According to Census data, between 1990 and 2010 the number of
Hispanics and Asians increased by one-third in Los Angeles, by nearly
50% in New York City, and by over 70% in Washington, D.C. The
inevitable result was to squeeze out much of the local black population,
which declined, often substantially, in each location. And all three
cities experienced enormous drops in local crime, with homicide rates
falling by 73%, 79%, and 72% respectively, perhaps partly as a result of
these underlying demographic changes. Meanwhile, the white population
increasingly shifted toward the affluent, who were best able to afford
the sharp rise in housing prices. It is an undeniable fact that
American elites, conservative and liberal alike, are today almost
universally in favor of very high levels of immigration, and their
possible recognition of the direct demographic impact upon their own
urban circumstances may be an important but unspoken factor in shaping
their views.

As an anecdotal example, consider the case of Matthew Yglesias, a
prominent young liberal blogger living in Washington, DC. A couple of
years ago he recounted on his blogsite
how he was suddenly attacked from behind and seriously beaten by two
young men while walking home one evening from a dinner party. At first
he was quite cagey about identifying his attackers, but he eventually
admitted they were blacks, possibly engaged in the growing racial
practice of urban “polar bear hunting” so widely publicized by the
Drudge Report and other rightwing websites.

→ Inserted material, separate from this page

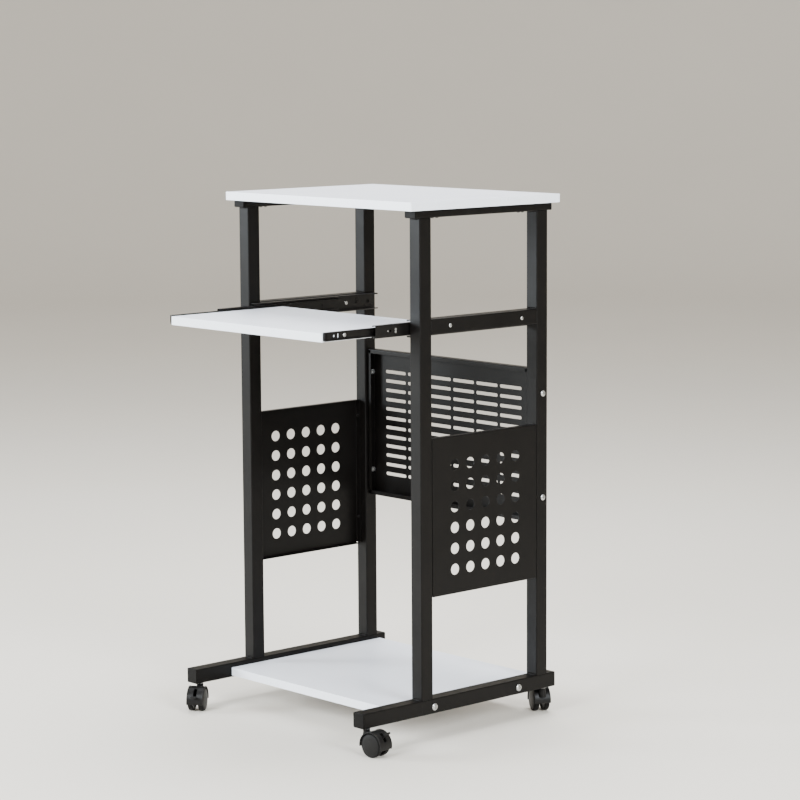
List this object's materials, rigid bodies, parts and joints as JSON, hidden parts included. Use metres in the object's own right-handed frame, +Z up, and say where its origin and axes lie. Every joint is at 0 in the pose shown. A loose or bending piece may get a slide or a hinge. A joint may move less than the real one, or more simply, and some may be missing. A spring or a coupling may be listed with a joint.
{
  "type": "mobile computer and printer trolley",
  "caption": "Castored tube-steel trolley with a white top board, a pull-out tray on telescopic slides, perforated panels and an open lower shelf.",
  "frame": {"origin": "bottom centre of the bounding box, on the floor", "axes": "+X to the right of a user facing the trolley, +Y towards the back, +Z up; the tray pulls out towards -Y"},
  "size_m": [0.5956, 0.5996, 1.059],
  "materials": {
    "steel_black": "satin black powder coat, fine orange peel",
    "melamine_white": "white melamine-faced board with white edge band",
    "slide_black": "black electrophoretic coat, semi-gloss",
    "cap_black": "moulded black plastic",
    "castor_black": "moulded black nylon",
    "zinc": "bright zinc plate"
  },
  "bodies": {
    "frame": {"back_panel": "steel_black", "bottom_shelf": "melamine_white", "castor_front_left_stem": "zinc", "castor_front_right_stem": "zinc", "castor_rear_left_stem": "zinc", "castor_rear_right_stem": "zinc", "end_cap_foot_front_left": "cap_black", "end_cap_foot_front_right": "cap_black", "end_cap_foot_rear_left": "cap_black", "end_cap_foot_rear_right": "cap_black", "end_cap_top_front_left": "cap_black", "end_cap_top_front_right": "cap_black", "end_cap_top_rear_left": "cap_black", "end_cap_top_rear_right": "cap_black", "foot_rail_left": "steel_black", "foot_rail_right": "steel_black", "middle_rail_left": "steel_black", "middle_rail_right": "steel_black", "panel_bolt_lower_left": "zinc", "panel_bolt_lower_right": "zinc", "panel_bolt_upper_left": "zinc", "panel_bolt_upper_right": "zinc", "post_front_left": "steel_black", "post_front_right": "steel_black", "post_rear_left": "steel_black", "post_rear_right": "steel_black", "shelf_bolt_front_left": "zinc", "shelf_bolt_front_right": "zinc", "shelf_bolt_rear_left": "zinc", "shelf_bolt_rear_right": "zinc", "side_panel_left": "steel_black", "side_panel_right": "steel_black", "slide_outer_left": "slide_black", "slide_outer_right": "slide_black", "top_board": "melamine_white", "top_rail_left": "steel_black", "top_rail_right": "steel_black"},
    "castor_front_left_swivel": {"castor_front_left_axle": "zinc", "castor_front_left_hood": "castor_black"},
    "castor_front_left_brake": {"castor_front_left_brake": "castor_black"},
    "castor_front_left_wheel_a": {"castor_front_left_wheel_a": "castor_black"},
    "castor_front_left_wheel_b": {"castor_front_left_wheel_b": "castor_black"},
    "castor_front_right_swivel": {"castor_front_right_axle": "zinc", "castor_front_right_hood": "castor_black"},
    "castor_front_right_brake": {"castor_front_right_brake": "castor_black"},
    "castor_front_right_wheel_a": {"castor_front_right_wheel_a": "castor_black"},
    "castor_front_right_wheel_b": {"castor_front_right_wheel_b": "castor_black"},
    "castor_rear_left_swivel": {"castor_rear_left_axle": "zinc", "castor_rear_left_hood": "castor_black"},
    "castor_rear_left_wheel_a": {"castor_rear_left_wheel_a": "castor_black"},
    "castor_rear_left_wheel_b": {"castor_rear_left_wheel_b": "castor_black"},
    "castor_rear_right_swivel": {"castor_rear_right_axle": "zinc", "castor_rear_right_hood": "castor_black"},
    "castor_rear_right_wheel_a": {"castor_rear_right_wheel_a": "castor_black"},
    "castor_rear_right_wheel_b": {"castor_rear_right_wheel_b": "castor_black"},
    "tray": {"slide_inner_left": "slide_black", "slide_inner_right": "slide_black", "tray_board": "melamine_white"},
    "slide_middle_left": {"slide_middle_left": "slide_black"},
    "slide_middle_right": {"slide_middle_right": "slide_black"}
  },
  "joints": [
    {"name": "tray_slide", "type": "slide", "parent": "frame", "child": "tray", "axis": [0, 1, 0], "range_m": [-0.1, 0.212]},
    {"name": "slide_middle_left_travel", "type": "slide", "parent": "frame", "child": "slide_middle_left", "axis": [0, 1, 0], "range_m": [-0.05, 0.106]},
    {"name": "slide_middle_right_travel", "type": "slide", "parent": "frame", "child": "slide_middle_right", "axis": [0, 1, 0], "range_m": [-0.05, 0.106]},
    {"name": "castor_front_left_turn", "type": "hinge", "parent": "frame", "child": "castor_front_left_swivel", "pos_m": [-0.2758, -0.21942, 0.045], "axis": [0, 0, 1], "continuous": true},
    {"name": "castor_front_left_wheel_a_spin", "type": "hinge", "parent": "castor_front_left_swivel", "child": "castor_front_left_wheel_a", "pos_m": [-0.26173, -0.23762, 0.0235], "axis": [0.7912, 0.6115, 0], "continuous": true},
    {"name": "castor_front_left_wheel_b_spin", "type": "hinge", "parent": "castor_front_left_swivel", "child": "castor_front_left_wheel_b", "pos_m": [-0.26173, -0.23762, 0.0235], "axis": [0.7912, 0.6115, 0], "continuous": true},
    {"name": "castor_front_left_brake_lever", "type": "hinge", "parent": "castor_front_left_swivel", "child": "castor_front_left_brake", "pos_m": [-0.25745, -0.24316, 0.0305], "axis": [0.7912, 0.6115, 0], "range_deg": [-32, 0]},
    {"name": "castor_front_right_turn", "type": "hinge", "parent": "frame", "child": "castor_front_right_swivel", "pos_m": [0.24121, -0.21942, 0.045], "axis": [0, 0, 1], "continuous": true},
    {"name": "castor_front_right_wheel_a_spin", "type": "hinge", "parent": "castor_front_right_swivel", "child": "castor_front_right_wheel_a", "pos_m": [0.26403, -0.21662, 0.0235], "axis": [-0.1219, 0.9925, 0], "continuous": true},
    {"name": "castor_front_right_wheel_b_spin", "type": "hinge", "parent": "castor_front_right_swivel", "child": "castor_front_right_wheel_b", "pos_m": [0.26403, -0.21662, 0.0235], "axis": [-0.1219, 0.9925, 0], "continuous": true},
    {"name": "castor_front_right_brake_lever", "type": "hinge", "parent": "castor_front_right_swivel", "child": "castor_front_right_brake", "pos_m": [0.27098, -0.21577, 0.0305], "axis": [-0.1219, 0.9925, 0], "range_deg": [0, 32]},
    {"name": "castor_rear_left_turn", "type": "hinge", "parent": "frame", "child": "castor_rear_left_swivel", "pos_m": [-0.2758, 0.26098, 0.045], "axis": [0, 0, 1], "continuous": true},
    {"name": "castor_rear_left_wheel_a_spin", "type": "hinge", "parent": "castor_rear_left_swivel", "child": "castor_rear_left_wheel_a", "pos_m": [-0.25478, 0.27033, 0.0235], "axis": [-0.4067, 0.9135, 0], "continuous": true},
    {"name": "castor_rear_left_wheel_b_spin", "type": "hinge", "parent": "castor_rear_left_swivel", "child": "castor_rear_left_wheel_b", "pos_m": [-0.25478, 0.27033, 0.0235], "axis": [-0.4067, 0.9135, 0], "continuous": true},
    {"name": "castor_rear_right_turn", "type": "hinge", "parent": "frame", "child": "castor_rear_right_swivel", "pos_m": [0.24121, 0.26098, 0.045], "axis": [0, 0, 1], "continuous": true},
    {"name": "castor_rear_right_wheel_a_spin", "type": "hinge", "parent": "castor_rear_right_swivel", "child": "castor_rear_right_wheel_a", "pos_m": [0.22095, 0.27188, 0.0235], "axis": [-0.4741, -0.8805, 0], "continuous": true},
    {"name": "castor_rear_right_wheel_b_spin", "type": "hinge", "parent": "castor_rear_right_swivel", "child": "castor_rear_right_wheel_b", "pos_m": [0.22095, 0.27188, 0.0235], "axis": [-0.4741, -0.8805, 0], "continuous": true}
  ],
  "couplings": [
    {"joint": "slide_middle_left_travel", "follows": "tray_slide", "ratio": 0.5},
    {"joint": "slide_middle_right_travel", "follows": "tray_slide", "ratio": 0.5}
  ]
}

Few matters are more likely to trouble the minds of our
Harvard-educated intellectual elite than fear of suffering random
violent assaults while they walk the streets of their own city. Yet no
respectable progressive would possibly focus on the racial character of
such an attack, let alone advocate the removal of local blacks as a
precautionary measure. Instead Yglesias suggested that housing-density
issues might have been responsible and that better urban planning would
reduce crime.

But consider that support for very high levels of foreign immigration
is an impeccably liberal cause, and such policies inevitably displace
and remove huge numbers of urban blacks; it is easy to imagine that
Yglesias quietly redoubled his pro-immigration zeal in the wake of the
incident. Multiply this personal example a thousand-fold, and perhaps
an important strand of the tremendous pro-immigration ideological
framework of American elites becomes apparent. The more
conspiratorially-minded racialists, bitterly hostile to immigration,
sometimes speculate that there is a diabolical plot by our ruling power
structure to “race-replace” America’s traditional white population.
Perhaps a hidden motive along these lines does indeed help explain some
support for heavy immigration, but I suspect that the race being
targeted for replacement is not the white one.

Indeed. One might reach the same conclusion when looking closely at the consequences of liberal policies on welfare and abortion. Never look at the selling points, look at the consequences. If the course is not subsequently changed in light of a divergence between the two, it is safe to assume that the consequences were planned from the start.

Remember, extrapolating current trends to predict the future is reliably a failure. In 1900, it was widely believed that the black race was inevitably headed for extinction. 100 years later, it looks like the whites are on the way out. But it’s not hard to imagine ethnic cleansing in Europe combined with ethnic strife in the Americas and ruthless Chinese colonization in Africa leading to the revival of concerns for the black race in 2100.